106 S.E.2d 332 | Ga. Ct. App. | 1958
GORDY TIRE COMPANY
v.
BULMAN; and vice versa.
Court of Appeals of Georgia.
Wright, Rogers, Magruder & Hoyt, Clinton J. Morgan, for plaintiff in error.
A. Cecil Palmour, contra.
NICHOLS, Judge.
1. The evidence on the second trial of the case made out a prima facie case for the plaintiff, and unlike the first trial the plaintiff's ledger sheets were admitted in evidence by the trial court "as business records."
The defendant testified with reference to certain canceled checks and receipts connected with the case, that he may have *564 misplaced some of the canceled checks and receipts, but that he denied owing the plaintiff anything on the account sued on.
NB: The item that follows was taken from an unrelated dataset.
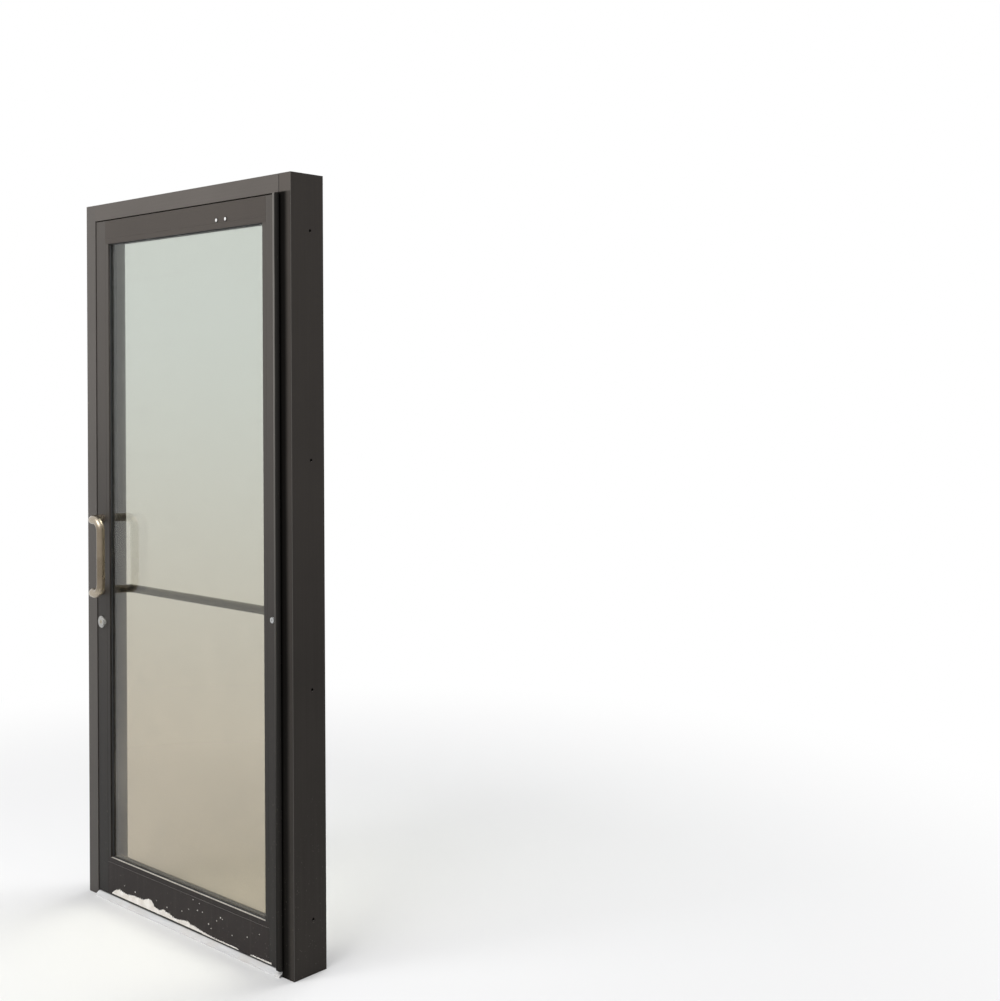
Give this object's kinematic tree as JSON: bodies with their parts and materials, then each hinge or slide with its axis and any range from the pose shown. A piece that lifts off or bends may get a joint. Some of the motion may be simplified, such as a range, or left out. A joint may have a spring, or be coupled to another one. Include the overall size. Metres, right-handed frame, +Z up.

Under the decision of this court in Malleable Iron Range Co. v. Caffey, 64 Ga. App. 497 (13 S. E. 2d 722), had the defendant merely testified, without more, that he didn't owe the plaintiff anything, such testimony would have been admissible and competent, but where as here the defendant testified with reference to certain payments and testified further to the effect that he may have made other payments (by stating that he may have misplaced other checks and receipts), his testimony that he was not indebted to the plaintiff is shown to be a conclusion not supported by the facts to which he testified. Conclusions of witnesses are of no probative value unless the facts on which the opinions are based sustain the opinions rendered. Herrington & Co. v. Shumate Razor Co., 6 Ga. App. 861, 864 (65 S. E. 1064).
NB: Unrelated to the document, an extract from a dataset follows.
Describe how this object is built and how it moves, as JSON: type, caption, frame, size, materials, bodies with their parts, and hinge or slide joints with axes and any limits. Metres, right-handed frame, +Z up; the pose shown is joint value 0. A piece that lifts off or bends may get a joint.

While many times witnesses may state as facts that which are really conclusions on their part, in the absence of evidence to show that such statements are conclusions they must be taken as a statement of fact (see Malleable Iron Range Co. v. Caffey, 64 Ga. App. 497, supra), but where the other testimony shows the "opinions" stated to be merely conclusions not supported by the facts to which the witnesses testified the conclusions are without any probative value and cannot support a verdict. The evidence in the case sub judice demanded a verdict for the plaintiff and the trial court erred in denying its motion for a judgment notwithstanding the mistrial.
2. The evidence on the second trial was not the same as that introduced on the first and the assignment of error in the cross-bill of exceptions complaining that the trial court should have dismissed the plaintiff's motion for a judgment notwithstanding the mistrial is without merit.
Judgment reversed in Case No. 37229 with direction that a judgment for the plaintiff be entered in accordance with its motion for a judgment notwithstanding the mistrial. Judgment affirmed in Case No. 37261. Felton, C. J., and Quillian, J., concur.